In 1885, Bly penned an infuriated response to an editorial in The Pittsburgh Dispatch called "What Girls are Good For." The editor at the Dispatch was so impressed that he ended up giving Bly a full-time job at the paper. What girls are good for, indeed.
2. She terrorized a women's boarding house by pretending to be insane.
In order to get herself checked into the Women's Lunatic Asylum, Bly practiced her best vacant stare, wrecked her clothes, and checked herself into a boarding house only to spend the entire night ranting like a crazy person. (She wanted someone to call the police so that she would eventually get committed — which is exactly what happened.) Apparently Bly had a flair for the stage, too, because she later wrote that it was "the greatest night of my life."
3. Her undercover stint at the asylum paid off.
After Bly revealed the atrocities that went on in the Women's Lunatic Asylum — think rats, rotting food, and ice-cold "baths" — the city increased the budget for asylums, and on a later trip to Blackwell, Bly reported that the conditions were far better. The story may have been sensational, but its effects were tangible.
4. She beat Jules Vernes' fictional around-the-world record — as well as a Cosmopolitan reporter's.
When Bly set off to see if she could make it around the world in less than 80 days — an attempt to beat the fictionalized trip in Jules Vernes' Around the World in 80 Days — Cosmopolitan caught wind of the idea and sent a reporter of their own, Elizabeth Bisland, to try and beat Bly.
Nellie made the trip in 72 days; Bisland finished four days later.
5. She posed as a woman who wanted to "buy a baby."
In her article for the New York World, "What Becomes of Babies," she set out to expose the baby-buying trade, a creepy industry based on "regular traffic of new-born babes."
6. She moonlighted as a woman in search of a husband.
In a hilarious piece of journalism, Bly turned to New York's "matrimonial agencies" to procure a man. The piece, called "Wanted — A Few Husbands," includes amazing lines such as, "Husband-hunting did not appear to be a very congenial pursuit, as I waded through the mud to a Broadway car that stopped half a block above where I signaled for it."
7. She joined a chorus line.
Bly tried out for — and got — a part in the dancing chorus line for "The Amazon March." The subtitle of her resulting piece read, "She wears a scant costume and marches with the Amazons."
8. She exposed a number of cheaters, swindlers, and scandals.

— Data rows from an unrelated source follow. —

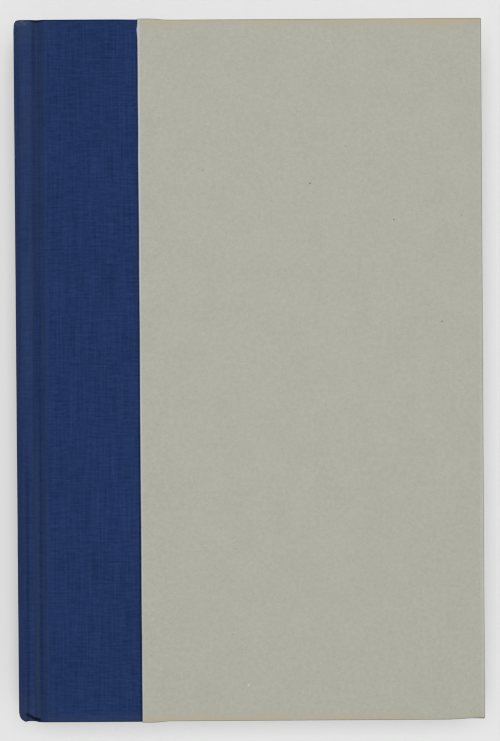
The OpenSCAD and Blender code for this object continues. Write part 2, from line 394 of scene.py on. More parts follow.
def makeBookCloth(name):
    look = clothLook
    cloth = Finish(name, Roughness=0.9, Specular_IOR_Level=0.05)
    thread = threads(cloth, look["warp"], look["weft"])
    down = cloth.flat.stretched(*look["down"]).speckle(1.0, 3.0, 0.6)
    across = cloth.flat.stretched(*look["across"]).speckle(1.0, 3.0, 0.6)
    slub = cloth.flat.stretched(*look["slub"]).speckle(1.0, 2.0, 0.6)
    cloudy = cloth.here.speckle(40.0, 3.0, 0.55)
    tone = thread * look["threadTone"] + down * look["downTone"] + across * look["acrossTone"]
    tone = tone + slub * look["slubTone"] + cloudy * look["cloudTone"] + look["middleTone"]
    colour = tone.clamped().mixed(look["deep"], look["light"])
    grain = cloth.here.speckle(900.0, 2.0, 0.7) + 0.5
    # worn places, and painted highlight on the groove's slopes and the ridge's side, take the rubbed
    # colour
    rubAndHighlight = cloth.painted("rubbedAndLit") * (0.35 + 1.1 * grain) * (0.6 + 0.8 * thread)
    colour = rubAndHighlight.maths("MINIMUM", 1.0).mixed(colour, look["rubbedAndLit"])
    colour = (cloth.painted("frayed") * grain.between(0.35, 0.7)).mixed(colour, look["frayed"])
    # painted shade along the cloth's ends, beside the paper's edge and in the joint's lines, with dirt in
    # the fold
    colour = cloth.painted("shadeAndDirt").mixed(colour, look["dark"])
    cloth.set("Base Color", cloth.flecked(colour, look["lintSpots"], look["lint"]))
    cloth.bump(thread + 0.8 * down + 0.8 * across, look["weaveDepth"], 0.9)
    return cloth.material


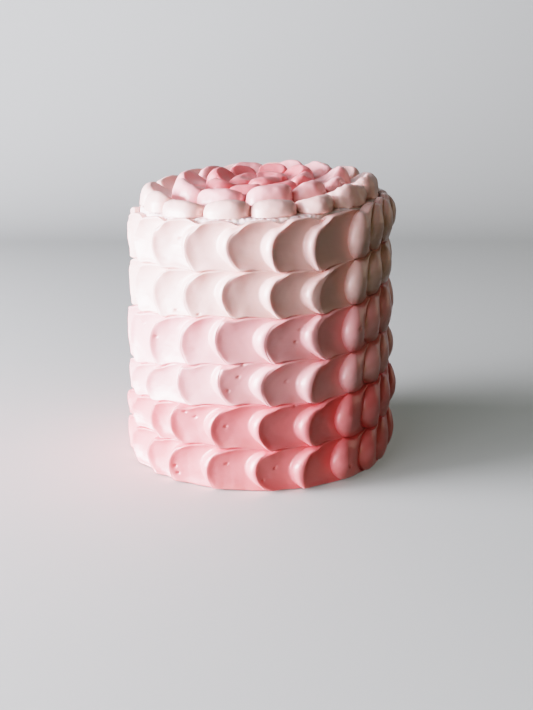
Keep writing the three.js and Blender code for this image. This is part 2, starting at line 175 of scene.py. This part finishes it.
class Ring(NamedTuple):
    """A ring of top petals: radius of the crests, height over the cake's top of the bulge's foot,
    of the crest and of the hollow's floor, how much higher the back petals are, and how much of
    the hollow's fall is a wall under the crest. Each petal that shows has the angle of its left
    end and a share of the height, and the last of these petals ends at the angle called last."""

    name: str
    icing: str
    petals: int
    crest_radius: float
    foot: float
    crest: float
    floor: float
    back_rise: float
    wall_share: float
    seen: list
    last: float


# Top rings from the outside in
TOP_RINGS = [
    Ring(
        "top_ring_outer", "icing_pale", petals=15, crest_radius=46.3, foot=0.5, crest=6.2,
        floor=2.0, back_rise=3.0, wall_share=0.6, last=86,
        seen=[
            (-104, 1.05), (-79, 0.98), (-54, 0.88), (-28.5, 1.07), (-4.5, 0.97), (19, 1),
            (38.4, 1.28), (65, 1.3),
        ],
    ),
    Ring(
        "top_ring_second", "icing_blush", petals=11, crest_radius=33.5, foot=2.0, crest=10.3,
        floor=4.6, back_rise=1.2, wall_share=0.6, last=80,
        seen=[(-93, 0.97), (-48, 0.86), (-10, 0.98), (24, 0.95), (53, 0.78)],
    ),
    Ring(
        "top_ring_third", "icing_rose", petals=8, crest_radius=19.5, foot=4.6, crest=12.0,
        floor=6.4, back_rise=0.0, wall_share=0.9, last=98,
        seen=[(-90, 0.82), (-40, 0.72), (5, 0.7), (50, 0.9)],
    ),
    Ring(
        "top_centre", "icing_rose", petals=3, crest_radius=8.0, foot=6.4, crest=9.8,
        floor=7.6, back_rise=0.0, wall_share=0.6, last=80, seen=[(-40, 1)],
    ),
]

# A top petal's bulge, its ends, the fall behind its crest and its unevenness
TOP_BULGE_WIDTH = 5.0
TOP_BULGE_END_WIDTH = 1.2
TOP_BULGE_POWER = 2.2
TOP_SCALLOP = 4.2
TOP_END_POWER = 2.9
TOP_END_ROUNDING = 0.5
TOP_END_HEIGHT_SHARE = 0.3
TOP_WALL_RUN = 4.0
TOP_WALL_POWER = 1.5
TOP_SLOPE_POWER = 1.3
TOP_UNEVEN_HEIGHT = 0.03
TOP_UNEVEN_RADIUS = 0.8
TOP_TILT = 0.12

# Petals of the outer ring that were never smeared either
WHOLE_TOP_PETALS = [5, 6, 7]
WHOLE_TOP_SCALLOP = 7.0
WHOLE_TOP_END_POWER = 2.1

# Unevenness of the hand-piped side petals either way, as shares, as millimetres or, for the
# spacing, in degrees
UNEVEN_HEIGHT = 0.12
UNEVEN_WIDTH = 0.12
UNEVEN_RADIUS = 0.4
UNEVEN_SPACING = 1.2

# Traits that are uneven, and the steps and the scale of the wave that the unevenness comes from
SPACING, WIDTH, HEIGHT, RADIUS, LEAN, TILT = range(6)
ROW_WAVE = 12.9898
PETAL_WAVE = 78.233
TRAIT_WAVE = 37.719
WAVE_SCALE = 43758.5453

# Lumps over the side and top petals: how far across and how deep. They are deeper round the
# angle where the top petals are torn. They are a sum of waves, whose lengths lie between these
# shares of the lumps' size.
SIDE_LUMPS = [(4.0, 0.07), (1.5, 0.025)]
TOP_LUMPS = [(6.0, 0.2), (1.8, 0.06)]
TORN_ANGLE = 58.0
TORN_SPREAD = 22.0
TORN_SHARE = 3.0
LUMP_WAVES = 9
LUMP_WAVE_SHARES = (1.4, 2.8)
SEEDS_PER_RING = 10

# Burst air bubbles in the side petals: angle and height of each, and their size
PITS = [
    (-36, 100), (-39, 71.5), (-26, 71.5), (-61, 63), (-48, 60), (-50, 51.5), (-7, 52.5),
    (-9, 47.5), (-13, 42), (-28, 29.5), (-32, 31.5), (-14, 27.5), (-19, 20), (-37, 7.5),
    (-36, 4.5), (-14, 11.5), (6, 10), (1, 5.5), (17, 66), (15, 61), (11, 45.5), (14, 35.5),
    (42, 64.5), (37, 8),
]
PIT_DEPTH = 1.3
PIT_RADIUS = 0.42

# How finely each petal and the cake are divided, and how much closer the stations are by a crest
ROW_STEPS = 61
FLANK_STEPS = 12
STRIP_STEPS = 4
HOLLOW_STEPS = 26
RING_STEPS = 52
STATION_CROWDING = 1.5
CAKE_COLUMNS = 720
RIM_WALL_STEPS = 12
RIM_TURN_STEPS = 9
RIM_TOP_STEPS = 10
SHARP_ANGLE = math.radians(80)

# Icings: colour and roughness, and the fine grain and level spatula streaks that all have, each
# as scale, how much finer it is upwards, strength and depth in metres
ICINGS = {
    "icing_pale": ((0.9, 0.585, 0.545), 0.35),
    "icing_blush": ((0.97, 0.455, 0.46), 0.35),
    "icing_rose": ((0.97, 0.28, 0.285), 0.35),
    "base_coat": ((0.92, 0.75, 0.74), 0.6),
}
ICING_GLOSS = 0.85
ICING_SCATTER = 0.3
ICING_SCATTER_DEPTH = 0.0015
ICING_SCATTER_SHARES = (1.0, 0.6, 0.5)
ICING_GRAINS = [(900, 1, 0.15, 0.0002), (130, 5, 0.35, 0.0003)]

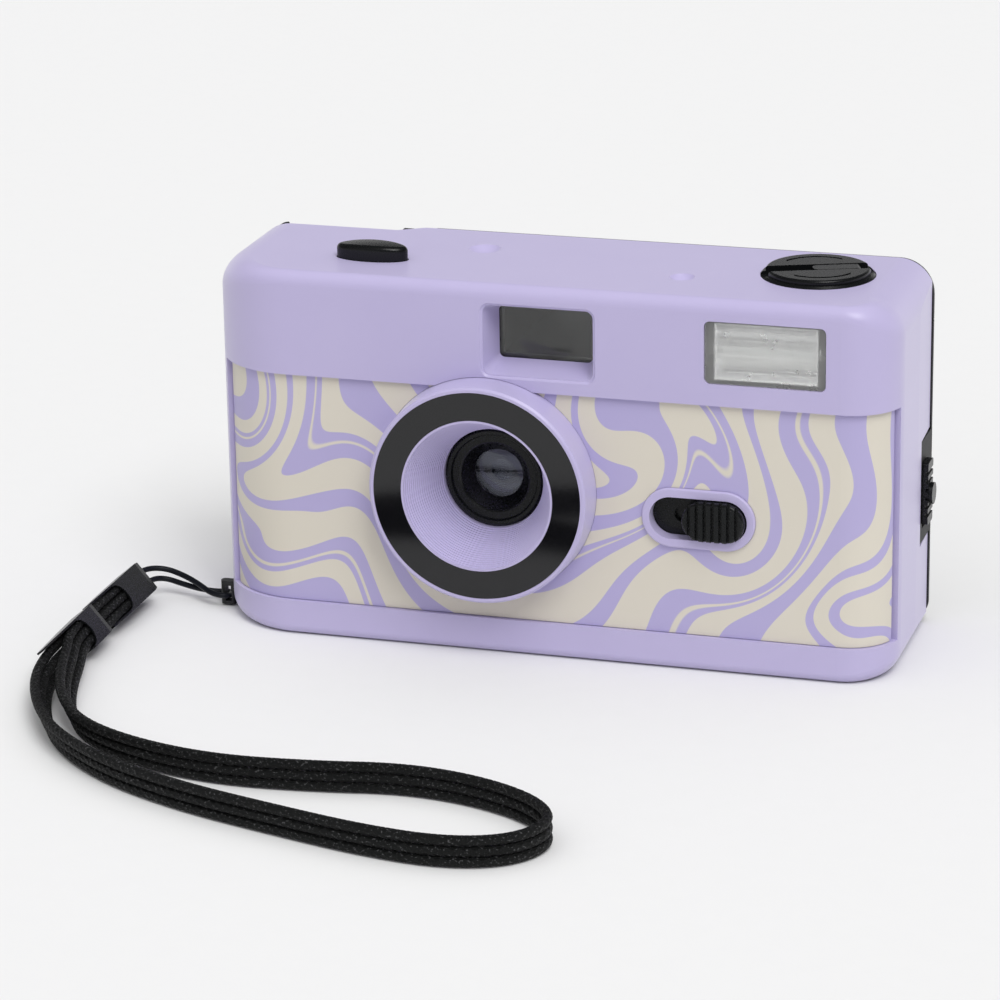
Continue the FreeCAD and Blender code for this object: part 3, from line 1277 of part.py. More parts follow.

Lest you think that Bly was all "scant costumes" and husband-hunting, her exposés frequently had real-world reverberations, and she wasn't afraid to go after the black market set. In "The King of the Lobby," Bly caught a professional briber, a "Lobby King" who, as the piece goes, "Contracts to Kill Bills for Cash...Furnishes 'The World' with a List of Assembly Commissioners Who Are Bribable." She also exposed a swindle involving worthless washing machines and the dirty workings of a diamond shop in NYC, among other scandals.
9. She was an inspiring, fearless writer.
In her book Around the World in Seventy-Two Days, Bly wrote:
I always have a comfortable feeling that nothing is impossible if one applies a certain amount of energy in the right direction. When I want things done, which is always at the last moment, and I am met with such an answer: "It's too late. I hardly think it can be done;" I simply say: "Nonsense! If you want to do it, you can do it. The question is, do you want to do it?"